Annie suggests making sure the height of your chair is just right. You never want to sit in such a way that you’re only pressing the pedal with the ball of your foot, without your heel touching the floor.

If you need to, try adjusting the height of your chair, or lifting up the foot pedal by placing it on a sturdy platform. If your pedal slides around, consider putting a mat or non-skid pad underneath.


Good lighting is a sewist’s best friend! If possible, try setting up your sewing room so your machine is in a well-lit area, preferably filled with natural light. You’ll have better results, especially when working on projects with tiny details or when trying to match colors. While many machines come with a light built it, it still might not be enough.

If you need, get another light that mounts to your machine. Annie’s favorite is the Bendable Bright Light. She said, “I didn't think I needed this light until I tried my friend's light. I was amazed at the difference!”

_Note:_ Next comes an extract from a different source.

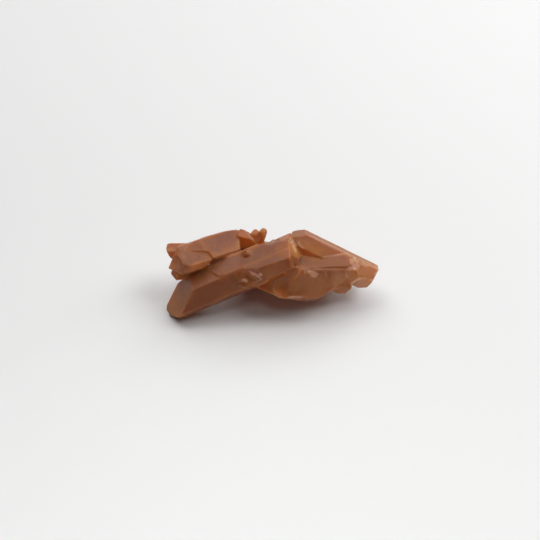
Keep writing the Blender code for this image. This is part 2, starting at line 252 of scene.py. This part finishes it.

When selecting a good sewing table, make sure it’s really sturdy. A wobbly table is not only frustrating, making it more difficult to sew, but it could actually end up damaging your machine. Also, get a table that allows you to keep your work at elbow height and your wrists straight.

You’ll want a table that lets you sit right in front of the needle. If the legs or drawers push you too far over to one side or another, you’ll end up straining yourself. Last, but not least, get the right size. It’s worth investing in a table that lets you spread out as much as possible. Find a table that can handle your bigger projects, or lets you keep all your tools close at hand.

Note: Several ladies in the ByAnnie sewing studio commented on how they love tables which allow you to drop the sewing machine down into the table, making the machine bed level with the table top. These types of tables enable you to keep your project flat while sewing and keep your wrists and shoulders at a comfortable level while sewing.